The Government should be looking to design a fisheries policy to work in the public interest
04 May 2018
After months of delay, allegedly due to power struggles with the devolved administrations, a leaked copy of Defra’s White Paper on a new post-Brexit UK fisheries policy is ready for consultation. Well, not quite. This is not a White Paper on a new fisheries policy but rather a new “future action” for whenever and whatever relationship is struck with the EU.
The issue, it seems, is that Brexit realities have begun to set in at Defra. Chief among these realities is that there is still much to be negotiated in the UK’s withdrawal and fisheries – as Michael Gove was forced to admit when fisheries were included in the transition period.
The leaked White Paper is remarkably candid on this point:
“It is proposed that the Bill will enable government to act in the future. It does not as some have called for, create a new fisheries policy. This is because we do not yet know the outcome on the UK’s negotiations to withdraw from the EU or on a future economic partnership. The negotiations on an implementation period may also have a bearing on when new powers can be exercised.”

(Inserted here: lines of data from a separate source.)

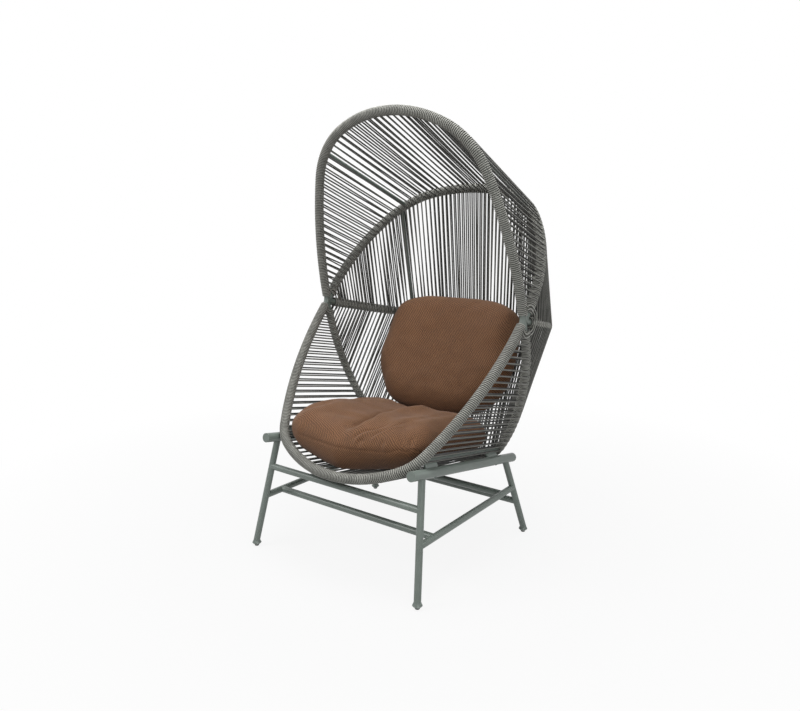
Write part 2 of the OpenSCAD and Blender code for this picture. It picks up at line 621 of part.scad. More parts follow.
// Feet: a turned collar welded under each leg, and a glide pressed into it
stem_l = 10;
rim_edge = 1.2;
flare_d = 1.08*leg_d;
module at_feet() for (side = [-1, 1], end = [-1, 1])
    translate([side*feet_x/2, feet_mid_y + end*feet_y/2, 0]) children();
module foot_collars() color(frame_colour) at_feet() rotate_extrude() polygon([
    [glide_stem_d/2 + weld_gap, glide_h], [glide_d/2 + rim_edge, glide_h],
    [collar_d/2 - rim_edge/2, collar_rim_z - rim_edge], [collar_d/2, collar_rim_z],
    [collar_d/2 - rim_edge/2, collar_rim_z + rim_edge],
    [(collar_d + flare_d)/4, (2*collar_rim_z + collar_top_z)/3 + rim_edge/2],
    [flare_d/2, collar_top_z - rim_edge/2], [leg_d/2, collar_top_z],
    [0, collar_top_z], [0, glide_h + stem_l], [glide_stem_d/2 + weld_gap, glide_h + stem_l]]);
module foot_glides() color(glide_colour) at_feet() rotate_extrude() polygon([
    [0, 0], [glide_d/2 - rim_edge, 0], [glide_d/2, rim_edge], [glide_d/2, glide_h],
    [glide_stem_d/2, glide_h], [glide_stem_d/2, glide_h + stem_l - weld_gap],
    [0, glide_h + stem_l - weld_gap]]);

// Each cushion is a middle point below, rings of points from it out to the seam and back in above, and
// a middle point above.
module cushion(c) color(cushion_colour) {
    rows = cushion_rows(c);
    n = cushion_sides;
    last = len(rows) - 1;
    polyhedron(concat(
        [for (row = rows, i = [0:n - 1]) cushion_point(c, row[0], row[1], 360*i/n)],
        [cushion_point(c, 0, -1, 0), cushion_point(c, 0, 1, 0)]),
        concat(
        [for (j = [0:last - 1], i = [0:n - 1]) let (a = j*n + i, b = j*n + (i + 1)%n) [a, b, b + n]],
        [for (j = [0:last - 1], i = [0:n - 1]) let (a = j*n + i, b = j*n + (i + 1)%n) [a, b + n, a + n]],
        [for (i = [0:n - 1]) [(i + 1)%n, i, n*(last + 1)]],
        [for (i = [0:n - 1]) [last*n + i, last*n + (i + 1)%n, n*(last + 1) + 1]]));
}
module seat_cushion() cushion(SEAT_CUSHION);
module back_cushion() cushion(BACK_CUSHION);

rail(-1);  // rail_left
rail(1);  // rail_right
rail_end_caps();
leg(-1, -1);  // leg_front_left
leg(1, -1);  // leg_front_right
leg(-1, 1);  // leg_rear_left
leg(1, 1);  // leg_rear_right
front_stretcher();
rear_stretcher();
side_stretcher(-1);  // side_stretcher_left
side_stretcher(1);  // side_stretcher_right
cross_stretcher(-1);  // cross_stretcher_front
cross_stretcher(1);  // cross_stretcher_rear
foot_collars();
foot_glides();
saddles();
saddle_bolts();
hood_rim_tube();
seat_rim_tube();
side_elbow(-1);  // side_elbow_left
side_elbow(1);  // side_elbow_right
upper_arch_tube();
belt_tube();
lower_arch_tube();
hood_rim_wrap();
seat_rim_wrap();
upper_arch_wrap();
belt_wrap();
lower_arch_wrap();
hood_struts();
back_struts();
seat_struts();
hood_outer_strands();
hood_inner_strands();
upper_back_outer_strands();
upper_back_inner_strands();
lower_back_outer_strands();
lower_back_inner_strands();
seat_outer_strands();
seat_inner_strands();
seat_cushion();
back_cushion();
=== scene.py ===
import json
import math

import bmesh
import bpy
import numpy as np
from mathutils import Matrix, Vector, noise
from mathutils.bvhtree import BVHTree


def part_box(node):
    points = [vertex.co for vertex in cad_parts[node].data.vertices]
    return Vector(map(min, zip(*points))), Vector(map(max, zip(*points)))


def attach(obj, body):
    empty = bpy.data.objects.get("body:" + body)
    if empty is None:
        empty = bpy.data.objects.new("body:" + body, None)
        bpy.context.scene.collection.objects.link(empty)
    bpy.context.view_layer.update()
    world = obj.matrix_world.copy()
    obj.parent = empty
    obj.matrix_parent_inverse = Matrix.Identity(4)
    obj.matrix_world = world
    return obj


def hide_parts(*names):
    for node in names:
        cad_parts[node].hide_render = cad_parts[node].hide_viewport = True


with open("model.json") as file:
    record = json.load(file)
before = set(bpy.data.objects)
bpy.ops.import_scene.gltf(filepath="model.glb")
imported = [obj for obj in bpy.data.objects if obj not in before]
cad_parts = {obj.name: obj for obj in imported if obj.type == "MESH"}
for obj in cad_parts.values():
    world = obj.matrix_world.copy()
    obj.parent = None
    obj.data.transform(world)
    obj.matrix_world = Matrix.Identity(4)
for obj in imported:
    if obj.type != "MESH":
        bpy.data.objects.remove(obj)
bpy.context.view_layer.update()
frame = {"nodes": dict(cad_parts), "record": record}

# Sizes of the shell, in metres. They are the frame's own, so that the rope lies on its tubes.
ROPE_R = 0.003
TUBE_R = 0.0125
LOWER_TUBE_R = 0.010
JOINT_SPAN = 0.930
JOINT_BACK = 0.153
JOINT_Z = 0.894
LEAD = 0.040
STRAIGHT_RUN = 0.008
FIRST_STRAND = 0.062
RIM_STRAND_PITCH = 0.0275
ARCH_STRAND_PITCH = 0.020
BELT_STRAND_PITCH = 0.0185

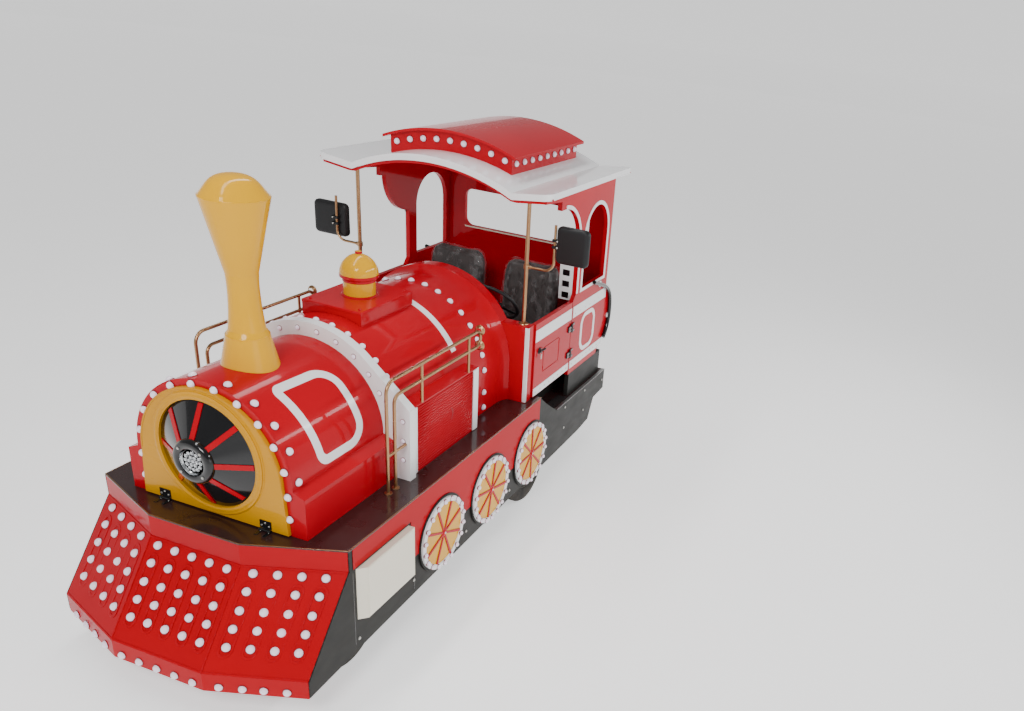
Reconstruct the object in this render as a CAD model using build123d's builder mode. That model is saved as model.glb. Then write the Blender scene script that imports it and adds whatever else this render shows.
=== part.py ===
"""Trackless amusement-train locomotive: a small electric tractor dressed as a steam engine.

Frame: +X forward, +Y to the driver's left, +Z up. The origin is on the ground, midway
between the foot of the cowcatcher and the tow eye, on the vehicle's centre line. Millimetres.
"""
import os
from math import cos, hypot, radians, sin, sqrt

from build123d import *

os.makedirs("parts", exist_ok=True)

LEFT_RIGHT = (("left", 1), ("right", -1))
UP, DOWN, MIDDLE = Align.MIN, Align.MAX, Align.CENTER

# ---- driving dimensions: the whole body ---------------------------------------------
foot_x = 1914.0            # foremost point, foot of the cowcatcher
body_half = 700.0          # half width of deck, skirts and steps
deck_top = 795.0           # running deck above the ground
floor_top = 597.0          # cab floor above the ground
deck_sheet = 6.0
floor_sheet = 4.0
panel_sheet = 3.0          # painted outer panels
skirt_sheet = 4.0
seam = 0.3                 # paint gap where two curved parts meet
running_gap = 0.05         # radial clearance of a shaft in its bore

# ---- nose ---------------------------------------------------------------------------
nose_half = 252.0          # half width of the flat front facet
facet_back = 177.0         # how far the side facets fall back
slope_run = 314.0          # how far the cowcatcher leans forward
foot_bottom = 182.0
foot_top = 279.0
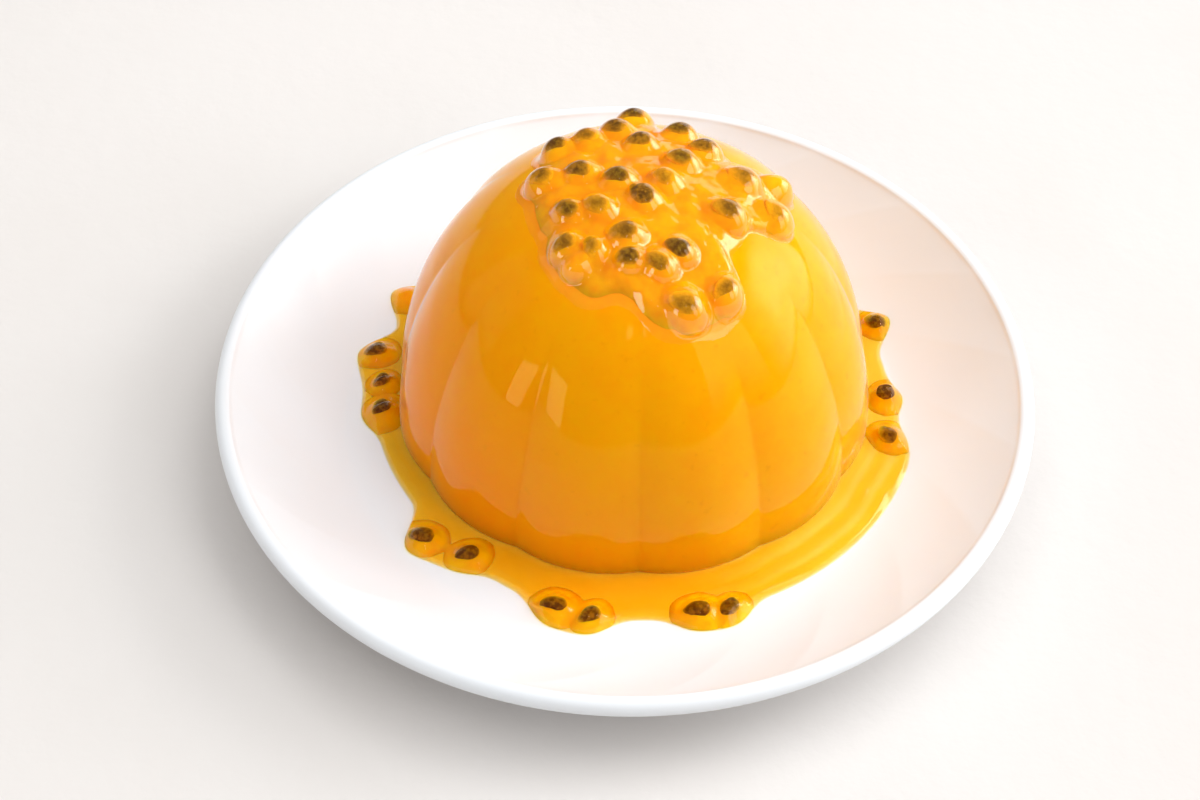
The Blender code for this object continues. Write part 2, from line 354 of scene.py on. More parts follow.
class Nodes:
    """A node tree and the ways to add to it."""

    def __init__(self, tree):
        self.tree = tree

    def give(self, socket, value):
        """Links a socket to a value's node, or sets its constant."""
        if isinstance(value, Value):
            self.tree.links.new(value.socket, socket)
        else:
            socket.default_value = value

    def node(self, kind, settings=None, inputs=None, output=0):
        """Adds a node: its settings first, then its inputs; the answer is one of its outputs."""
        made = self.tree.nodes.new(kind)
        for name, setting in (settings or {}).items():
            setattr(made, name, setting)
        for key, value in (inputs or {}).items():
            self.give(made.inputs[key], value)
        return Value(self, made.outputs[output])

    def place(self):
        """The place on the piece, in metres."""
        return self.node("ShaderNodeTexCoord", output="Object")

    def noise(self, size, detail=2.0, roughness=0.5):
        """Cloudy noise whose clouds are about this size."""
        return self.node("ShaderNodeTexNoise", inputs={
            "Vector": self.place(), "Scale": 1 / size, "Detail": detail,
            "Roughness": roughness}, output="Fac")

    def between(self, value, low, high):
        """0 where the value is below low, 1 above high and eased between."""
        return self.node("ShaderNodeMapRange", {"interpolation_type": "SMOOTHSTEP"},
                         {"Value": value, "From Min": low, "From Max": high})

    def mix(self, share, first, second):
        """A mix of two colours."""
        pair = [(*colour, 1) if isinstance(colour, (tuple, list)) else colour
                for colour in (first, second)]
        return self.node("ShaderNodeMix", {"data_type": "RGBA"},
                         {0: share, 6: pair[0], 7: pair[1]}, output=2)

    def bump(self, height, depth, below=None):
        """Relief this deep, in metres, for the surface."""
        inputs = {"Height": height, "Distance": depth, "Strength": 1.0}
        if below is not None:
            inputs["Normal"] = below
        return self.node("ShaderNodeBump", inputs=inputs, output="Normal")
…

While this pours cold water over some the promises made to the fishing industry during the referendum campaign, it comes as no surprise to some close to the EU negotiations. Many of these experts have been emphasising that while the UK government tries to label the transition period an “implementation period” it is nothing of the sort. There may be an actual transition period to follow the implementation period, pushing back the date for any new UK fisheries policy.
All of this is very annoying for the fishers whose expectations have been raised and then dashed, but in reality it is extremely critical to get the implementation right. Even under a scenario where the UK reaps great quota gains from Brexit, half the fleet fishes non-quota species for export, mostly to the EU market. For these fishers one issue alone — hygiene checks at approved Border Inspection Posts — has the potential to impact their future prospects more than any of the contents in this White Paper.
And it is not only about trade flows. Even drawing a border around the UK’s Exclusive Economic Zone would mean we continue to share over 100 stocks with the EU (only one, Clyde herring would be an exclusively UK fish stock). This means that without an arrangement on how to share quota post-Brexit there is a huge risk of overfishing. Finally, it seems, Brexit realities may be having their day over Brexit bluster.
Finally, it seems, Brexit realities may be having their day over Brexit bluster
So, what of the White Paper contents? On quota management, again there is a let down for those looking for a root-and-branch reform of UK fisheries policy anytime in the near future. The White Paper notes that quota gained through Brexit could be allocated on a different basis but refuses to address the issue of current quota holdings. The small-scale fishers, largely shut out of the fishing sector, have been sounding the alarm over the continuation of existing quota holdings, but to no avail. It is true that the way the UK government has managed its quota — and it has always been a responsibility of the UK government — has led to an accidental privatisation of fishing quota, but this need not be the end of the story. Denmark has had the same basic quota system but recently reallocated quota to the small-scale, low-impact fleet.
The small-scale fishers, largely shut out of the fishing sector, have been sounding the alarm over the continuation of existing quota holdings, but to no avail.
What makes this failure to address existing quota holdings more frustrating is the fact that everyone in fisheries, including Defra, will admit that a mistake was made in the past with a one-off gifting of a public resource, for free, to private commercial users based on their track records. The White Paper states that “Defra will look to allocate any new quota as public assets, in ways that help deliver our new management regime” but why not use this as an opportunity to correct mistakes made?
To be clear, the proposed approach for any quota gains looks very good. The White Paper states that Defra:
“…will consider the establishment of a Reserve of quota to be managed…in accordance with new criteria to meet the future needs of the industry. We will consider allocating some new quota within the reserve through a tendering system which will aim to deliver sustainable fisheries, to promote the economic interests of coastal communities, to create opportunities for new entrants to the industry and to fund a world-class fisheries management system.”
For nearly a decade now, New Economics Foundation has been arguing for exactly this type of thinking in Defra. As fish stocks are a public resource, we should be designing our fisheries policy to work in the public interest. This means allocating quota not just on historic track records (as is currently the case) or based on profitability (as some have proposed) but on the social, environmental, and economic objectives for marine fisheries. Fully in line with the statement above, NEF has produced research on criteria-based quota allocation, a “Quota Reserve” to help new entrants into the industry who were not around when quota was initially gifted, and a landings tax to fund the management system. A “consideration” is a step, albeit a timid one, in the right direction.
As fish stocks are a public resource, we should be designing our fisheries policy to work in the public interest.
This leaked White Paper contains some progress on a number of issues and has admirable commitments to sustainability and using quota gains in the public interest. What is unfortunate, however, is that some of the larger issues are still very much up in the air, including whether there will be a new fisheries policy at all. This stands in stark contrast to the rhetoric used during the referendum. Over the coming months NEF will be working with fishing communities around the UK to ensure that the resulting legislation — fisheries policy or otherwise — delivers for them.